RÓBERT LETZ: Slovak Golden Eagle and its Samizdat Publications

Slovenský zlatý orol (in English: Slovak Golden Eagle) represents a unique attempt to establish an independent youth organisation based on friendship, love for nature, humanism, and Slovak patriotism. Originally it was established by Ján Manas, a scout, in the city of Prievidza in 1947 and called Zlatý orol (Golden Eagle). After scouting movement was prohibited and liquidated in 1949 and a single organisation Czechoslovak Youth Association was established, major part of young people did not cope with that situation.

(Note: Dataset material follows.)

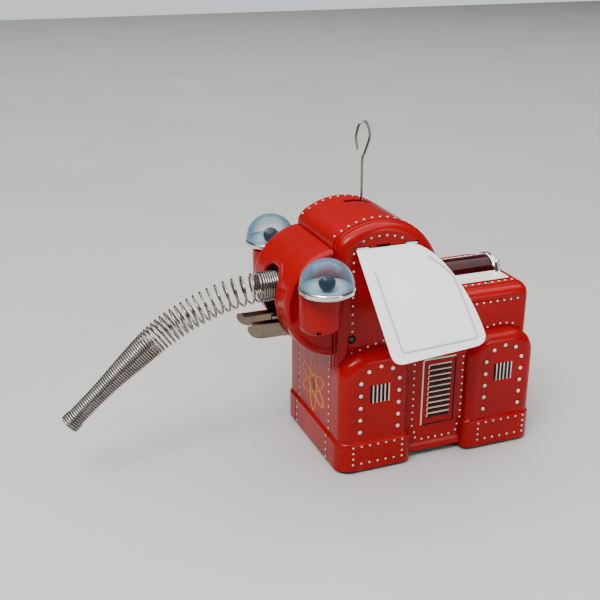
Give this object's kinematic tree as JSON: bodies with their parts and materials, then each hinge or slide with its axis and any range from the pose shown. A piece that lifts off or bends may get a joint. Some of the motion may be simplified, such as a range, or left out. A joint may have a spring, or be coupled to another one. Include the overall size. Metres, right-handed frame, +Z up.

Meanwhile the Golden Eagle existed for two years and its activities were successful. The organisation gathered young people also in Morava region. Therefore, the name was changed in 1950 to Slovak Golden Eagle and Moravian Golden Eagle, whilst the central name Golden Eagle was preserved. In 1951, the Moravian Golden Eagle stopped its activities and so only the Slovak Golden Eagle remained in existence. Slovak Golden Eagle, led by Ján Manas, published four periodical samizdat publications: Táborák (Campfire), Perute Bratislavy (Wings from Bratislava), Bystrina (Mountain Stream) and Orolský smerník (Eagle´s Pointer). Táborák (Campfire) played a central role as it was the main journal of Slovak Golden Eagle, other journals were published by local groups. In the given time, Slovak Golden Eagle was the biggest publisher as for number of periodical samizdat publications. From the point of view of the content of samizdats and the typological classification, these were scouting and tramping samizdats. It is remarkable that Slovak Golden Eagle was able to involve young people who were political prisoners in Jáchymov camp Rovnosť in the samizdat activities. Political activities or non-violent resistance forms were not the primary goals of Slovak Golden Eagle, it was the wish to live a life with hopes for positive changes, which were related to the fall of the communist regime.